8 p.m. – The House of Rothschild (1934)
10 p.m. – Gentleman's Agreement (1947)
12:15 a.m. – Crossfire (1947)
2 a.m. – Focus (2001) – TCM Premiere
4 a.m. – The Life of Emile Zola (1937)


Tuesday, Sept. 30

8 p.m. – The Young Lions (1958)
11 p.m. – The Way We Were (1973)
1:15 a.m. – Hearts of the West (1975)
3:15 a.m. – The Chosen (1981)

All times Eastern


Dr. Eric Goldman, Ph.D.

Eric A. Goldman is founder and president of Ergo Media Inc., a New Jersey-based video publishing company specializing in Jewish-oriented video. Ergo Media was the pioneer in introducing Jewish and Israeli cinema on video in North America. Goldman is also film reviewer for New Jersey's The Jewish Standard.

Dr. Goldman is an expert and lecturer on Yiddish, Israeli and Jewish film and noted film educator. He is former director of the Jewish Media Service, which was a national clearinghouse on film and television for the North American Jewish community. At JMS, he helped launch the concept of Jewish television programming and film festivals across the country. Prior to that, he was curator of film for the YIVO Institute for Jewish Research, where he supervised the preservation of Yiddish films, and for many years he developed and moderated the film program at the Center for Jewish History and Yeshiva University in New York City. Eric Goldman was also a member of the Educational Advisory Committee of the United States Holocaust Memorial Museum in Washington.

Dr. Goldman has been teaching college for nearly two decades and he is currently adjunct professor of cinema at Yeshiva University and Fairleigh Dickinson University. In 2012-2013, he was film scholar-in-residence at the Mid-Westchester JCC. In 2000-2001, Goldman was adjunct fellow in cinema at The Center for Advanced Judaic Studies at the University of Pennsylvania. In the spring of 2004, he conceived and co-chaired a national symposium on "The American Jewish Experience as Reflected in Film," held at Queens College. He was also an educator fellow at the American Film Institute in Los Angeles. This summer, he was a fellow at Brandeis University's Schusterman Institute for Israel Studies.

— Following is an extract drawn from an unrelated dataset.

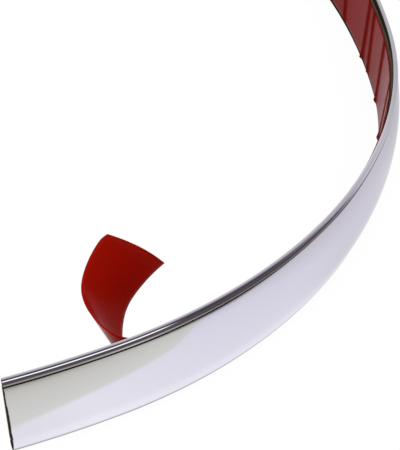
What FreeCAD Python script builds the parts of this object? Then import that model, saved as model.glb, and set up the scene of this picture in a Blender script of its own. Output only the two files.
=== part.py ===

Eric Goldman received a Ph.D. in Cinema Studies from New York University and was a fellow of the Max Weinreich Center for Eastern European Jewish Studies at Columbia University. He holds graduate degrees in Contemporary Jewish Studies and Theater Arts from Brandeis University and a B.A. from Temple University. For over a decade, he planned and moderated the Israeli film series, "Lens on Israel," at New York's 92nd Street Y and the Yiddish film series at Hebrew Union College; he was also one of the founders of the New York Yiddish Film Festival. In 1999, Eric became artistic director of the Jack Wolgin Jewish Film Festival, held in suburban Philadelphia. In 2006, he created the Ergo Media "Digital Filmmaking" specialty camp at the NJ Y Camps in northeastern Pennsylvania, which he continues to supervise. He also developed the "Israel Jewish Identity Film Project" and curriculum for the Avi Chai Foundation and the "PJ DVD Project" for PJ Library and The Steinhardt Foundation for Jewish Life.

Eric Goldman has written extensively on the Jewish experience in film. His new book, The American Jewish Story Through Cinema, about the American Jewish encounter with movies, was published in 2013 by The University of Texas Press. He is also the author of the newly revised and expanded Visions, Images and Dreams: Yiddish Film Past and Present (Holmes and Meier Publishers, 2011). Most recently, he authored a monograph on the American Jewish experience through the lens of cinema for American Jewish Committee. In 2000, Eric Goldman served as a juror at the Jerusalem International Film Festival. In the summer of 2011, he was film curator at the International Yiddish Theatre Festival in Montreal and in 2012 he curated the Ring Family Israel Film Festival at Yeshiva University. He is film curator for the upcoming International Jewish Performing Arts Festival, set to take place in New York in 2015. Dr. Goldman has also produced and directed for radio, television, video and film and has developed and authored over a dozen DVDs, including Yidl mitn Fidl, Hill 24 Doesn't Answer and Lies My Father Told Me. He won a Special Jury Award at the 1996 International Jewish Video Competition.